The good news about the WGA deal is that it provides what could be a framework for settling SAG-AFTRA contract concerns such as the use of artificial intelligence and payment of residuals on streaming shows.

But the actors have a number of their unique contract issues that won’t easily succumb to pattern bargaining. Worse, the two sides aren’t talking for now. With the WGA in place, perhaps those talks will restart with more momentum.

Beyond all of this, there’s plenty of reason for continued angst among creative professionals in Hollywood as it lurches through a transformational inflection point, away from broadcast and cable TV and theatrical exhibition, and toward direct-to-consumer streaming services.

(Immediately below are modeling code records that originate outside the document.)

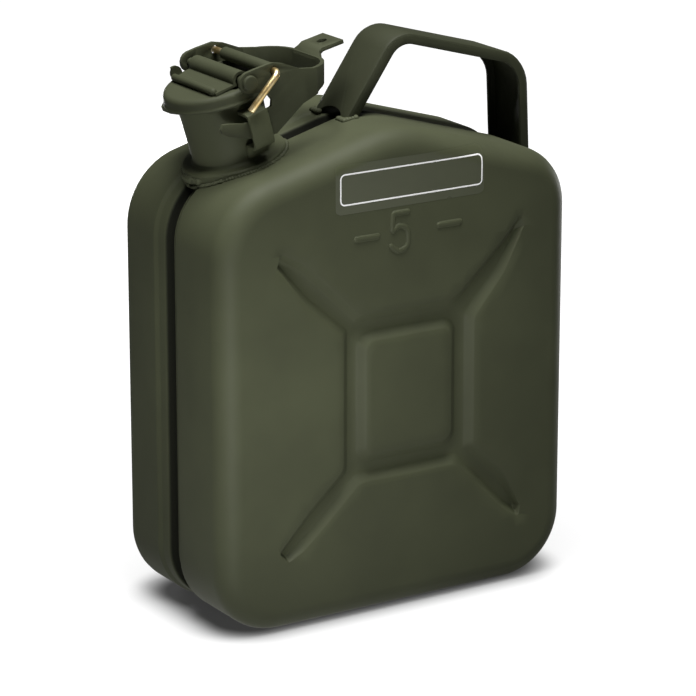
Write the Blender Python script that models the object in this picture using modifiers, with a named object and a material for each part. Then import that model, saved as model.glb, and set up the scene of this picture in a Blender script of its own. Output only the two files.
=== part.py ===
"""Five-litre pressed-steel jerrycan with a cam-lever closure.

Frame: origin at the middle of the base, +X along the width towards the handle side,
-Y towards the front face, +Z up. All lengths are in metres.
The closure is drawn in the neck's own frame: u across the neck in the XZ plane
(towards the handle), y as in the world, h along the neck's axis, all from the
point where that axis meets the shoulder.
"""
import math

import bmesh
import bpy
from mathutils import Vector

MM = 0.001

# Body: overall sizes and outline
BODY_WIDTH = 226.0 * MM
BODY_DEPTH = 110.5 * MM
PEAK_X = 1.0 * MM
PEAK_Z = 275.2 * MM
SHOULDER_SLOPE = math.radians(15.0)
HANDLE_SIDE_SLOPE = math.radians(16.1)
BOTTOM_RADIUS = 37.4 * MM
NECK_SIDE_RADIUS = 42.0 * MM
HANDLE_SIDE_RADIUS = 34.7 * MM
PEAK_RADIUS = 67.0 * MM
EDGE_RADIUS = 12.2 * MM
SHEET = 1.0 * MM
CORNER_STEPS = 8
EDGE_STEPS = 5
FIT_GAP = 0.3 * MM

# Weld seam between the two shells
SEAM_GAP = 0.3 * MM
GROOVE_DEPTH = 8.3 * MM
SEAM_FLANGE_SINK = 3.0 * MM
GROOVE_HALF_WIDTH = 7.6 * MM
GROOVE_FLOOR_HALF_WIDTH = 2.4 * MM
REAR_BAND_START = 16.6 * MM
REAR_BAND_SINK = 1.9 * MM

# Pressed panel on each broad face
PANEL_X = 3.7 * MM
PANEL_Z = 124.4 * MM
PRESS_DEPTH = 4.05 * MM
WALL_RUN = 4.6 * MM
PAD_WIDTH = 64.4 * MM
PAD_HEIGHT = 74.6 * MM
PAD_RADIUS = 9.0 * MM
FRAME_FLOOR = 5.7 * MM
FRAME_FLOOR_UP = 6.6 * MM
ARM_ROOT_SIDE = 36.0 * MM
ARM_ROOT_TOP = 26.0 * MM
ARM_REACH_X = 78.0 * MM
ARM_REACH_Z = 83.0 * MM
ARM_TIP_WIDTH = 8.0 * MM
ARM_MIDDLE_WIDTH = 15.0 * MM
PANEL_CORNER_RADIUS = 9.0 * MM

# Neck
NECK_FROM_SIDE = 41.5 * MM
NECK_X = NECK_FROM_SIDE - BODY_WIDTH / 2.0
NECK_TILT = SHOULDER_SLOPE
NECK_BOTTOM_RADIUS = 22.0 * MM
NECK_TOP_RADIUS = 23.2 * MM
NECK_WALL = 1.4 * MM
NECK_HEIGHT = 39.4 * MM
NECK_LIP = 1.2 * MM
COLLAR_RADIUS = 29.0 * MM
COLLAR_HEIGHT = 3.0 * MM
COLLAR_FILLET = 1.6 * MM
MOUTH_STEPS = 40

# Breather tube inside the neck
BREATHER_RADIUS = 3.6 * MM
BREATHER_WALL = 0.7 * MM
BREATHER_TOP = 34.0 * MM
BREATHER_LENGTH = 62.0 * MM

# Cap, gasket and hinge strap
CAP_RADIUS = 29.6 * MM
CAP_SHEET = 1.2 * MM
CAP_SKIRT_H = 38.5 * MM
CAP_RIM_H = 46.0 * MM
CAP_RIM_RADIUS = 26.8 * MM
CAP_DISH_RADIUS = 24.6 * MM
GASKET_THICK = 1.7 * MM
GASKET_WIDTH = 5.0 * MM
PLATE_THICK = 1.4 * MM
DISH_DEPTH = 3.1 * MM
HINGE_U = 3.5 * MM
HINGE_H = 49.0 * MM
HINGE_PIN_RADIUS = 2.3 * MM
HINGE_HEAD_RADIUS = 4.3 * MM
HINGE_HEAD_THICK = 2.0 * MM
RUNNING_GAP = 0.3 * MM
BARREL_RADIUS = 4.9 * MM
STRAP_SHEET = 1.5 * MM
BARREL_HALF_LENGTH = 23.6 * MM
LIP_REACH_U = -14.6 * MM
FOOT_REACH_U = 21.0 * MM
EAR_RADIUS = 4.4 * MM

# Cam lever: a U bent from one sheet, noses at the open ends
LEVER_SHEET = 2.2 * MM
LEVER_INNER_HALF_WIDTH = 30.0 * MM
LEVER_END_U = 58.6 * MM
LEVER_END_RADIUS = 20.0 * MM
LEVER_BOSS_RADIUS = 5.8 * MM
LEVER_END_LOW_H = 28.2 * MM
LEVER_END_HIGH_H = 38.6 * MM
LEVER_END_LEAN = math.radians(15.0)
NOSE_GAP = 2.6 * MM
NOSE_TIP_U = -19.4 * MM
NOSE_HEIGHT = 5.5 * MM
BELLY_GAP = 2.4 * MM
BELLY_U = 12.5 * MM
BELLY_LENGTH = 8.5 * MM
THROAT_DEPTH = 5.2 * MM
TAB_DROP = 8.4 * MM
TAB_WIDTH = 21.0 * MM
TAB_BASE_WIDTH = 30.0 * MM
TAB_FOLD_U = 61.3 * MM
TAB_FOLD_H = 41.0 * MM
TAB_END_U = 76.0 * MM
TAB_HOLE_RADIUS = 2.9 * MM

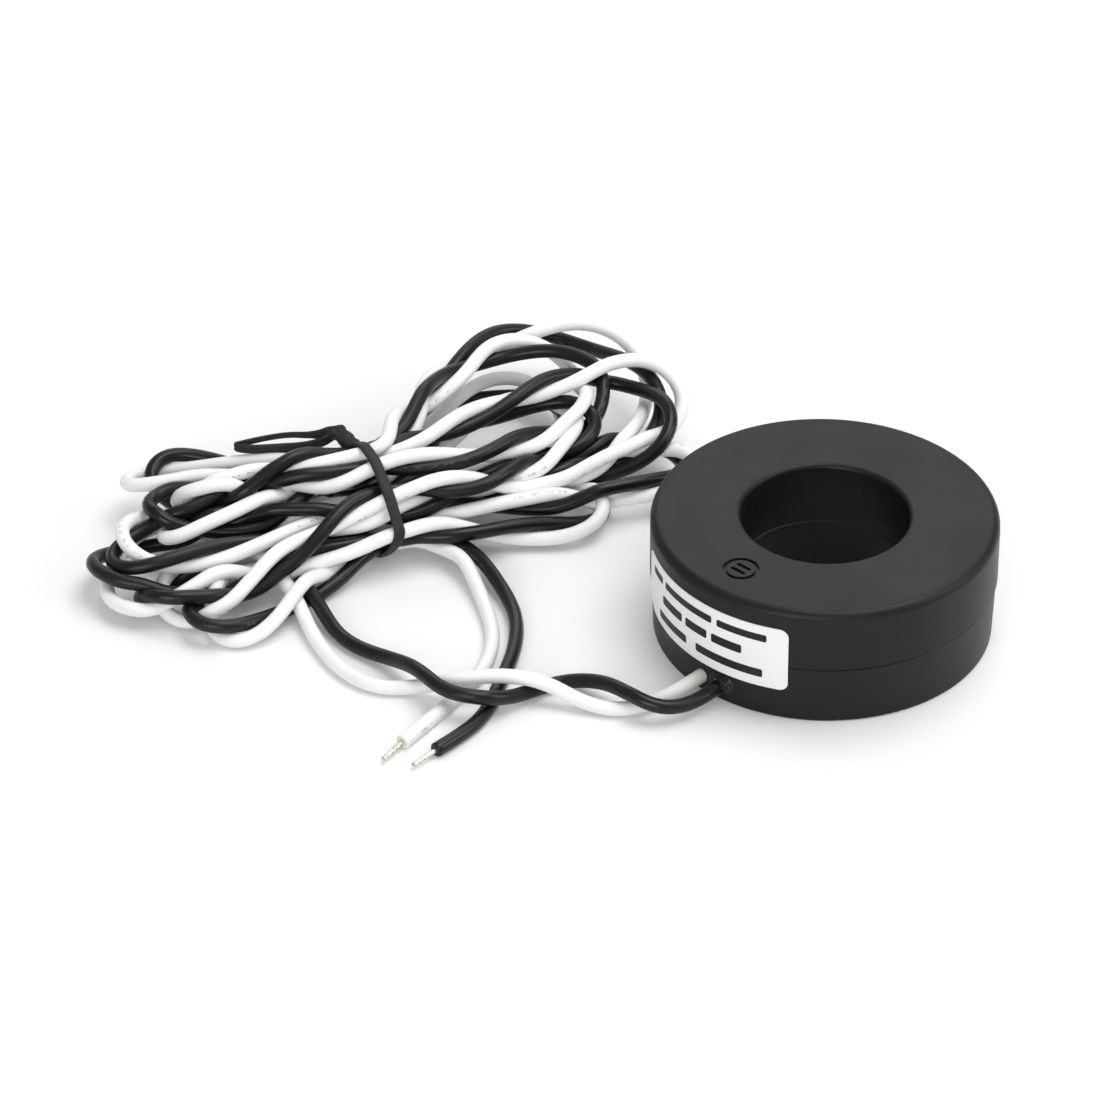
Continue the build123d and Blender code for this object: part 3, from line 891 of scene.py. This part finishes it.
def noise(tree, size, detail=2.0, rough=0.5, spot=None):
    """Noise whose features are about size metres across."""
    spot = spot or place_of(tree)
    made = node(tree, "TexNoise", Vector=spot, Scale=1 / size, Detail=detail, Roughness=rough)
    return made.outputs["Fac"]


def spread(tree, value, low, high, to_low=0.0, to_high=1.0):
    """The value from low to high, clamped, brought to another range."""
    made = node(tree, "MapRange", Value=value, interpolation_type="SMOOTHSTEP")
    limits = {"From Min": low, "From Max": high, "To Min": to_low, "To Max": to_high}
    for socket, number in limits.items():
        made.inputs[socket].default_value = number
    return made.outputs["Result"]


def maths(tree, operation, first, second=0.0):
    """A Math node of two sockets or numbers."""
    made = node(tree, "Math", operation=operation)
    for slot, value in enumerate((first, second)):
        feed(tree, value, made.inputs[slot])
    return made.outputs["Value"]


def product(tree, first, *others):
    """All the sockets or numbers multiplied."""
    for other in others:
        first = maths(tree, "MULTIPLY", first, other)
    return first


def mixed(tree, factor, first, second):
    """A colour between two colours or sockets."""
    made = tree.nodes.new("ShaderNodeMix")
    made.data_type = "RGBA"
    tree.links.new(factor, made.inputs["Factor"])
    for slot, value in ((6, first), (7, second)):
        colour = value if isinstance(value, bpy.types.NodeSocket) else (*value, 1)
        feed(tree, colour, made.inputs[slot])
    return made.outputs[2]


def bumps(tree, surface, *layers):
    """Bump layers on a shader: each a height, its strength and its depth in metres."""
    normal = None
    for height, strength, depth in layers:
        made = node(tree, "Bump", Height=height, Strength=strength, Distance=depth)
        if normal:
            tree.links.new(normal, made.inputs["Normal"])
        normal = made.outputs["Normal"]
    tree.links.new(normal, surface.inputs["Normal"])


def moulded_plastic(name, dark, light, roughness):
    """Black moulded plastic with a fine eroded grain, faint flow marks and hairline rubs."""
    material, tree, surface = shader(name, dark, roughness, Specular_IOR_Level=0.24)
    cloud = noise(tree, 0.012, detail=3.0)
    grain = noise(tree, 0.00022, detail=2.0, rough=0.6)
    stretched = place_of(tree, stretch=(1, 14, 3), turn=(0.2, 0.1, 0.6))
    rubs = noise(tree, 0.004, detail=4.0, rough=0.7, spot=stretched)
    rubbed = spread(tree, rubs, 0.6, 0.72)
    tone = mixed(tree, spread(tree, cloud, 0.35, 0.7), dark, light)
    tone = mixed(tree, product(tree, rubbed, 0.22), tone, [c * 2.2 for c in light])
    tree.links.new(tone, surface.inputs["Base Color"])
    rough = spread(tree, cloud, 0.3, 0.7, roughness - 0.04, roughness + 0.05)
    rough = maths(tree, "SUBTRACT", rough, product(tree, rubbed, 0.06))
    tree.links.new(rough, surface.inputs["Roughness"])
    bumps(tree, surface, (cloud, 0.05, 0.0006), (grain, 0.16, 0.00005))
    return material


def worn_print(tree, distance, share):
    """How strongly the jacket's worn print marks show, from the place along and round it."""
    group = maths(tree, "FRACT", maths(tree, "DIVIDE", distance, print_group))
    in_group = spread(tree, group, *group_end, 1.0, 0.0)
    stroke = maths(tree, "FRACT", maths(tree, "DIVIDE", distance, print_stroke))
    in_stroke = spread(tree, stroke, *stroke_end, 1.0, 0.0)
    off_middle = maths(tree, "ABSOLUTE", maths(tree, "SUBTRACT", share, print_side))
    in_band = spread(tree, off_middle, *print_edge, 1.0, 0.0)
    worn = spread(tree, noise(tree, 0.0006), 0.4, 0.6)
    return product(tree, in_group, in_stroke, in_band, worn, print_strength)


def stained(tree, tone, place, reach, strength):
    """The tone with a patchy stain round a place in mm, which fades out at its reach."""
    spot = node(tree, "TexCoord").outputs["Object"]
    away = node(tree, "VectorMath", operation="DISTANCE")
    tree.links.new(spot, away.inputs[0])
    away.inputs[1].default_value = tuple(float(c) * MM for c in place)
    patchy = spread(tree, noise(tree, 0.0009), 0.25, 0.6, 0.5, 1.0)
    near = spread(tree, away.outputs["Value"], reach * 0.5 * MM, reach * MM, strength, 0.0)
    return mixed(tree, product(tree, near, patchy), tone, stain_colour)


def jacket(name, main, shade, ink, roughness, specular, stains=()):
    """Extruded PVC wire jacket: faint drawing lines, soft smudges and worn print marks in dashes.
    Each stain is a place in mm, how far it reaches and how strong it is."""
    material, tree, surface = shader(name, main, roughness, Specular_IOR_Level=specular)
    along = node(tree, "UVMap", uv_map="along").outputs["UV"]
    split = node(tree, "SeparateXYZ", Vector=along)
    smudge = noise(tree, 0.009, detail=3.0)
    drawn = node(tree, "Mapping", Vector=along, Scale=(60, 26, 1)).outputs["Vector"]
    lines = noise(tree, 1.0, spot=drawn)
    tone = mixed(tree, spread(tree, smudge, 0.4, 0.75), main, shade)
    printed = worn_print(tree, split.outputs["X"], split.outputs["Y"])
    tone = mixed(tree, printed, tone, ink)
    for stain in stains:
        tone = stained(tree, tone, *stain)
    tree.links.new(tone, surface.inputs["Base Color"])
    rough = spread(tree, smudge, 0.3, 0.7, roughness - 0.05, roughness + 0.07)
    tree.links.new(rough, surface.inputs["Roughness"])
    bumps(tree, surface, (lines, 0.08, 0.00008), (smudge, 0.06, 0.0004))
    return material


def plain(name, dark, light, roughness, size, depth, **settings):
    """A surface with two tones and one bump of this depth, at one scale of noise."""
    material, tree, surface = shader(name, dark, roughness, **settings)
    cloud = noise(tree, size, detail=3.0)
    tone = mixed(tree, spread(tree, cloud, 0.3, 0.7), dark, light)
    tree.links.new(tone, surface.inputs["Base Color"])
    rough = spread(tree, cloud, 0.3, 0.7, roughness - 0.06, roughness + 0.06)
    tree.links.new(rough, surface.inputs["Roughness"])
    bumps(tree, surface, (cloud, 0.3, depth))
    return material


def dress(thing, material):
    thing.data.materials.clear()
    thing.data.materials.append(material)


black_plastic = moulded_plastic(
    "black_plastic", dark=(0.0062, 0.0062, 0.0069), light=(0.0088, 0.0088, 0.0097), roughness=0.42
)
# Flux stains: at the cut end of the white jacket, and on it where it leaves the housing.
flux_stains = [((*white_tail_route[-1][:2], floor_gap), 1.9, 0.8), ((-18.6, -17.4, 3.2), 3.4, 0.3)]
white_jacket = jacket(
    "white_jacket", main=(0.86, 0.87, 0.86), shade=(0.80, 0.81, 0.80), ink=(0.2, 0.21, 0.22),
    roughness=0.4, specular=0.4, stains=flux_stains,
)
black_jacket = jacket(
    "black_jacket", main=(0.0065, 0.0065, 0.0075), shade=(0.010, 0.010, 0.011),
    ink=(0.09, 0.09, 0.1), roughness=0.3, specular=0.3,
)
# Each: name, dark and light tone, roughness, size of its clouds and depth of its bumps.
resin = plain(
    "resin", (0.006, 0.006, 0.007), (0.011, 0.011, 0.012), 0.2, 0.0011, 0.0004,
    Specular_IOR_Level=0.35,
)
label_face = plain("label_face", (0.86, 0.86, 0.86), (0.89, 0.89, 0.89), 0.5, 0.006, 0.00002)
label_ink = plain(
    "label_ink", (0.012, 0.012, 0.014), (0.02, 0.02, 0.022), 0.45, 0.0004, 0.00001,
    Specular_IOR_Level=0.2,
)
tie_plastic = plain(
    "tie_plastic", (0.019, 0.0175, 0.0155), (0.03, 0.0275, 0.0245), 0.56, 0.0009, 0.00005,
    Specular_IOR_Level=0.25,
)
tinned = plain(
    "tinned_copper", (0.56, 0.53, 0.44), (0.70, 0.67, 0.58), 0.3, 0.0005, 0.00002, Metallic=1.0
)
copper = plain(
    "winding_enamel", (0.42, 0.13, 0.045), (0.55, 0.20, 0.075), 0.3, 0.0003, 0.00006, Metallic=1.0
)
core_steel = plain(
    "core_steel", (0.34, 0.34, 0.35), (0.44, 0.44, 0.45), 0.38, 0.0005, 0.00005, Metallic=1.0
)
box_plastic = plain("box_plastic", (0.55, 0.53, 0.47), (0.62, 0.60, 0.54), 0.48, 0.003, 0.00003)
tape = plain("polyester_tape", (0.55, 0.36, 0.05), (0.66, 0.45, 0.08), 0.25, 0.0021, 0.00006)
solder = plain("solder", (0.58, 0.58, 0.57), (0.70, 0.70, 0.69), 0.3, 0.0004, 0.00005, Metallic=1.0)
sleeve = plain("splice_sleeve", (0.012, 0.012, 0.013), (0.02, 0.02, 0.022), 0.5, 0.0007, 0.00004)

cad_materials = {
    "upper_shell": black_plastic, "lower_shell": black_plastic, "core": core_steel,
    "core_box_base": box_plastic, "core_box_lid": box_plastic, "secondary_winding": copper,
    "winding_tape": tape, "white_winding_end": copper, "black_winding_end": copper,
    "white_solder_joint": solder, "black_solder_joint": solder, "white_splice_sleeve": sleeve,
    "black_splice_sleeve": sleeve, "potting_resin": resin,
}
for name, material in cad_materials.items():
    dress(nodes[name], material)
dress(bpy.data.objects["white_wire"], white_jacket)
dress(bpy.data.objects["black_wire"], black_jacket)
dress(label_sheet, label_face)
dress(exit_resin, resin)
for piece in label_bars:
    dress(piece, label_ink)
for piece in tie_pieces:
    dress(piece, tie_plastic)
for piece in stripped_ends:
    dress(piece, tinned)

# ------------ floor and light, in metres

floor_corners = [(-1500, -900, 0), (1500, -900, 0), (1500, 2600, 0), (-1500, 2600, 0)]  # in mm
floor_glow = 0.08
sky_light = 0.42


def make_floor():
    """A pale floor that the camera and glossy surfaces see a little brighter."""
    floor = mesh_object("floor", floor_corners, [(0, 1, 2, 3)])
    material, tree, surface = shader("floor", (0.8, 0.8, 0.8), 0.6, Specular_IOR_Level=0.2)
    path = node(tree, "LightPath")
    glow = node(tree, "Emission", Color=(1, 1, 1, 1))
    seen = maths(tree, "MAXIMUM", path.outputs["Is Camera Ray"], path.outputs["Is Glossy Ray"])
    tree.links.new(product(tree, seen, floor_glow), glow.inputs["Strength"])
    total = node(tree, "AddShader")
    tree.links.new(surface.outputs["BSDF"], total.inputs[0])
    tree.links.new(glow.outputs["Emission"], total.inputs[1])
    tree.links.new(total.outputs["Shader"], tree.nodes["Material Output"].inputs["Surface"])
    dress(floor, material)


def make_world():
    """A white world, which lights the object less than it shows."""
    world = bpy.data.worlds.new("studio")
    bpy.context.scene.world = world
    world.use_nodes = True
    tree = world.node_tree
    path = node(tree, "LightPath")
    through = path.outputs["Is Transmission Ray"]
    seen = maths(tree, "MAXIMUM", path.outputs["Is Camera Ray"], through)
    strength = maths(tree, "ADD", product(tree, seen, 1 - sky_light), sky_light)
    tree.links.new(strength, tree.nodes["Background"].inputs["Strength"])
    tree.nodes["Background"].inputs["Color"].default_value = (1, 1, 1, 1)


def make_lamp(name, place, target, width, depth, power):
    """A rectangular lamp at a place, turned to its target."""
    lamp = bpy.data.objects.new(name, bpy.data.lights.new(name, "AREA"))
    lamp.data.shape = "RECTANGLE"
    lamp.data.size, lamp.data.size_y, lamp.data.energy = width, depth, power
    lamp.location = place
    lamp.rotation_euler = (Vector(target) - Vector(place)).to_track_quat("-Z", "Y").to_euler()
    bpy.context.scene.collection.objects.link(lamp)


make_floor()
make_world()
# Each lamp: name, place, target, width, depth and power in watts.
make_lamp("overhead", (0.25, 0.1, 0.95), (-0.04, 0.02, 0), 0.8, 0.6, 6.2)
make_lamp("right_fill", (0.8, -0.1, 0.45), (-0.02, 0.0, 0), 0.5, 0.4, 2.2)
make_lamp("front_fill", (-0.35, -1.0, 0.45), (-0.04, 0.0, 0.01), 0.7, 0.5, 5.0)
make_lamp("back_window", (0.0, 1.15, 0.8), (-0.03, 0.02, 0.01), 1.1, 0.5, 3.2)
bpy.context.scene.view_settings.view_transform = "Standard"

All the services have been reducing their Peak TV program orders, cancelling some projects and mothballing finished ones to save millions of dollars in residuals payments, or to take advantage of tax write-offs.

Worse, not all the big streaming services now in the market are expected to survive over the next few years, with a coming wave of consolidation expected.

Already, Paramount
PARA
Global has stripped Showtime to a husk, and mashed its streaming programming on top of Paramount+.

Warner Bros. Discovery
WBD
has done something similar, if less drastic, in layering all of the Discovery+ programming onto the renamed Max alongside HBO, DC, Warner Studios and other scripted programming. Discovery+ remains a separate service, with a few million subscribers, but seems likely to go away eventually too.

Expect more such compression of services within individual companies, to save marketing, operations and programming expenses.

At some point, the media companies may start buying each other again, especially after dealmaking restrictions in the Reverse Morris Trust that created WBD expire next spring. WBD is considered a prime target for either a buyout or perhaps even to do its own acquisition of a competitor.

And no need to wait for spring at Disney, which is already looking to spin out ABC and other legacy broadcast and cable operations. CEO Bob Iger is also seeking a partner with distribution and content chops to shoulder some of the cost of running ESPN, possibly as a standalone company with or without the linear operations included.

All the media companies are also vulnerable to what’s likely to be a wave of closures of smaller cable services. The Disney-Charter carriage deal announced earlier this month allows the cable provider to drop eight Disney networks, including Freeform, from its lineup.

Other cable providers are likely to follow suit when their Disney carriage contracts come up for negotiation. And Charter and the rest of the cable industry will almost certainly seek similar reductions in the number of cable networks they must carry from all the Hollywood studios.

Wells Fargo
WFC
analyst Stephen Cahall estimated more than two-dozen cable networks from the big studios are vulnerable to losing carriage, which will cost both lucrative carriage fees and ad dollars, and eventually lead to their closure.

Fox and Paramount are particularly vulnerable as cable providers look to shrink their fee payments, Cahall suggested. While programming from those networks may continue to appear on the studios’ streaming networks, it likely will also lead to fewer shows being made.

And beyond all this, will bad feelings persist after a contentious strike featuring harsh social-media posts and often nasty language?

A decade ago, I worked with Nikki Finke, whose vituperative in-the-room coverage of the 2007 strike helped launch her insider news site Deadline, now part of Jay Penske’s vast empire of entertainment news outlets (Variety, Hollywood Reporter, Rolling Stone, IndieWire, etc, etc, etc).

Finke always brought plenty of acid to her pen when writing about the industry, though these days, even her pungently expressed opprobrium might seem a tad tame compared to some of what oozed across screens amid the strike’s months of bad feelings.

Beyond the Jimmy Fallon issues, the talk shows by Bill Maher and Drew Barrymore also may face lingering blowback for attempting to restart their talk shows (which were not covered under the WGA contract) before a deal was made.

Perhaps most dismaying of all for those who think that the entertainment business is finally climbing out of a deep hole, whenever SAG-AFTRA resolves this strike, there are more opportunities for labor unrest just ahead.

Looming close are other SAG-AFTRA contracts that will affect different segments of entertainment, such as voice actors in videogames. And next year, we still have the IATSE and Teamsters unions contracts expiring. They represent behind-the-scenes workers in the industry such as truck drivers, cinematographers, publicists, and electrical workers.

So don’t exhale too much just yet. We’ve got a long way to go in reshaping Hollywood for its streaming future.